Considerazioni interessanti intorno ai mutati approcci che abbiamo verso il mondo del lavoro sono contenute in due libri pubblicati recentemente. Il primo ha per titolo “Un bel lavoro. Ridare significato e valore a ciò che facciamo” (Egea editore), scritto da Alfonso Fuggetta, docente di Informatica al Politecnico di Milano, oggi alla guida del Cefriel (Centro di Ricerca e Innovazione Digitale). Fuggetta parte dalle riflessioni su “questa strana società dove si parla di mancanza di lavoro e dove, al tempo stesso, le imprese denunciano la scarsità di personale, a riprova di una distanza che non è solo nelle competenze e professionalità richieste e offerte, ma anche nelle aspettative ed esigenze delle parti”.
Ma che cos’è “un bel lavoro”? Siamo certi che dobbiamo per forza lavorare o forse verrà un giorno in cui lavorare non sarà più necessario e l’automazione ci avrà liberato da tale necessità? Fuggetta enuclea le dieci caratteristiche chiave che fanno di un lavoro “un bel lavoro”, declinandole tra obiettivi individuali e modalità relazionali, tra riflessioni personali e pillole manageriali in materia di scelte organizzative. Vogliamo non solo guadagnare bene, ma anche vivere bene (vedi il fenomeno delle “grandi dimissioni”). E vogliamo ritrovare un senso alle azioni che svolgiamo.

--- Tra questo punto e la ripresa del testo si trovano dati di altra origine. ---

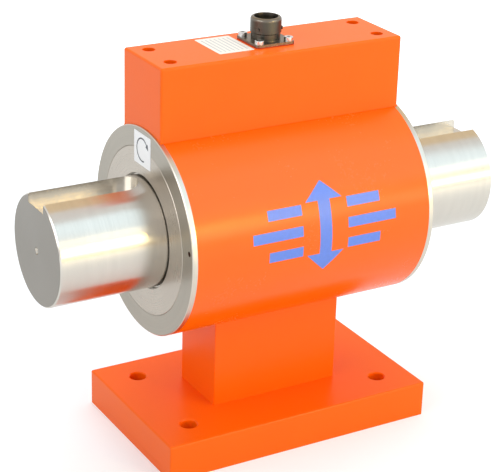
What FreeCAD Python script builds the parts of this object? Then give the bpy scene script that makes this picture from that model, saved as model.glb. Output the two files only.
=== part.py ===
"""Rotary torque sensor: a one-piece torsion shaft that turns on two bearings in a footed housing.

X runs along the shaft, Z is up, and the origin is at the bottom centre of the base plate.
Lengths are in millimetres. On-axis pieces are drawn from the middle of the shaft line.
"""
import FreeCAD, Part
import math
import os

import Sketcher
from FreeCAD import Vector

document = FreeCAD.newDocument("rotary_torque_sensor")
sheet = document.addObject("Spreadsheet::Sheet", "Sizes")
NODES = []


class Size:
    """A length that carries both its value and the sheet formula that gives it."""

    def __init__(self, value, formula):
        self.value = value
        self.formula = formula

    def __add__(self, other):
        return combined(self, "+", other)

    def __radd__(self, other):
        return combined(other, "+", self)

    def __sub__(self, other):
        return combined(self, "-", other)

    def __rsub__(self, other):
        return combined(other, "-", self)

    def __mul__(self, other):
        return combined(self, "*", other)

    def __rmul__(self, other):
        return combined(other, "*", self)

    def __truediv__(self, other):
        return combined(self, "/", other)

    def __neg__(self):
        return combined(0, "-", self)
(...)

Anche le riflessioni del secondo libro si muovono nello stesso territorio. Il titolo è emblematico: “Ma chi me lo fa fare? Come il lavoro ci ha illuso: la fine dell’incantesimo” (HarperCollins editore), scritto da Maura Gancitano e Andrea Colamedici, i due creatori di TLON, che è nel contempo casa editrice, libreria-teatro e progetto di divulgazione culturale e filosofica (tlon.it). “Siamo oppressi dal lavoro ma anche del lavoro innamorati, rapiti, vittime di una sindrome di Stoccolma aziendale”, dicono gli autori. “Perché oggi il lavoro è tutto, e tutto pare essere lavoro”. Eppure, mai come oggi, la sensazione è che questo lavoro non basti. Mai come oggi lavorare pare non avere più un senso. Attraverso esplorazioni storiche e ricognizioni del presente, gli autori ci spingono a riflettere sulle origini e gli sviluppi di un concetto, quello di lavoro, sfaccettato e controverso. Invitano a ribaltare la prospettiva sulle retoriche del privilegio o del merito. E ci spingono a immaginare una soluzione, un mondo in cui sia possibile cambiare.